One of the practical effects of the area’s history with the Biocorridors program is that stakeholders were accustomed to meeting together in multistakeholder and multicommunity groups for the purpose of landscape-level governance and project planning. In fact, a Biocorridor Working Group had already been established for the two biocorridors in the target landscape, and the participants in COMDEKS projects attended these meetings as well. The net effect of these factors is that the maturation of a landscape community in the Napo River watershed is already well underway, although sustaining this community once COMDEKS projects are complete will require continued effort from all parties.

Lessons Learned

  • Community conservation agreements in the Napo watershed are powerful tools that demonstrate the commitment to conserve ecosystems in the target landscape. During the process of forging these agreements it was essential to raise awareness of the importance of ecosystems and to define management plans for the use of lands among community members. After projects are finished, it will be necessary to constantly monitor the implementation of these agreements.
  • Local knowledge dissemination was highly important to increase ecological resilience in this landscape. This dissemination was necessary to revive and spread the Kichwa chakra practices, which help to maintain and enrich local biodiversity. However, now there is a need to create a marketing strategy for chakra products in and around the biocorridor, and to support the creation of a brand identity around these local products.
  • The value of local biodiversity products can be increased with simple processes and low-cost technology; for instance, chocolate can be produced from locally grown “fine aroma” cocoa without major investments. Products with “local identity” were developed to reinforce local production and generate additional family income.
  • Fish farming with native fish species represents an innovative and important sustainable practice in this region. This activity challenged communities because technical methods were required. But the result was greater food security for communities without disrupting river ecology.
  • Participation and agreements among communities, local governments, NGOs, universities and other relevant local stakeholders can be an important platform for the achievement of conservation goals as well as community empowerment, as demonstrated by the management plan developed by Pashimbi Association for the community lands in the buffer zone of the newly created Colonso Chalupas Ecological Reserve. The agreement showed that flexibilty and responsiveness by communities to new land use challenges can allow communities to be players in local landscape governance and help them protect their community interests.
  • Local knowledge and practices are being lost over generations. Nevertheless, it is possible to link men, women, young and elders to sustainable activities that can maintain cultural and generational manifestations. COMDEKS activities were able to encourage communities to value their land, their language and their ancestral practices. The revitalization of the chakra system was perhaps the best example of how ancestral knowledge can play an important role in addressing modern development challenges in the Amazon Basin.
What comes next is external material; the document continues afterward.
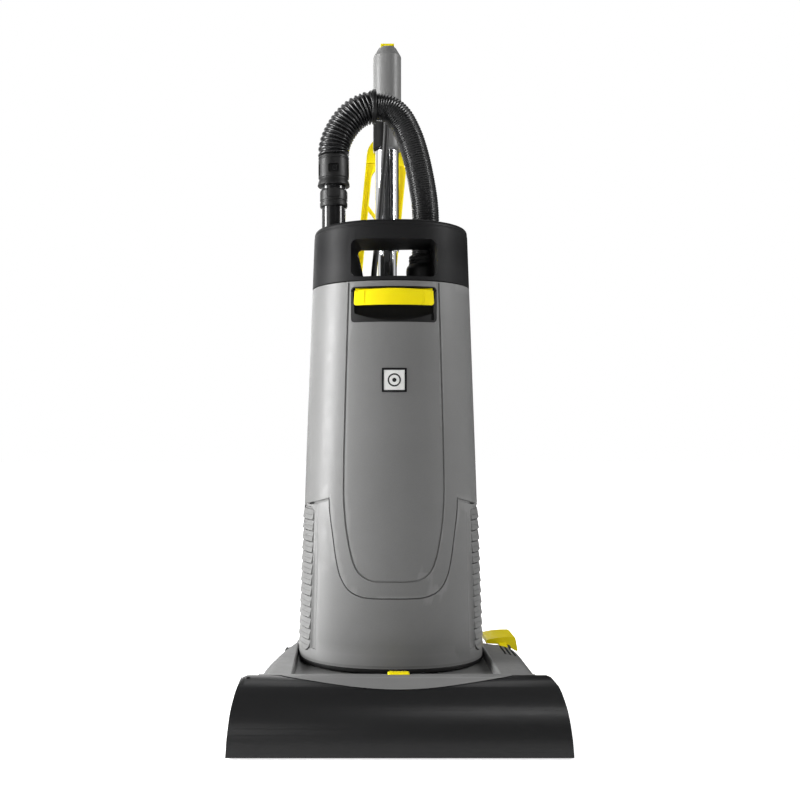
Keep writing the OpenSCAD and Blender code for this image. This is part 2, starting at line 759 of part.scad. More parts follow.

Harvests from community-established fish farms raise incomes and enhance local food security, COMDEKS Ecuador

“It is essential that in these places, where people are living and working, where they have their chakras; biocorridors consolidate and remain over the long term, because these are locations for species connectivity, seed transfer, and especially for ancestral knowledge maintenance.” Rocío Paz y Miño, Pashimbi Association.

“COMDEKS projects are reflected in this territory when people work together, when they recover or become aware of their ancestral knowledge”, Rocío Paz y Miño, Pashimbi Association.

“We work in the jungle and we imitate jungle when we diversify products in the chakra. For me, this factor improves sociocultural and productive aspects in families from the Amazon Region. In the chakra we produce species that are valued in markets”, Rodrigo Gonzáles, CEDIME Project.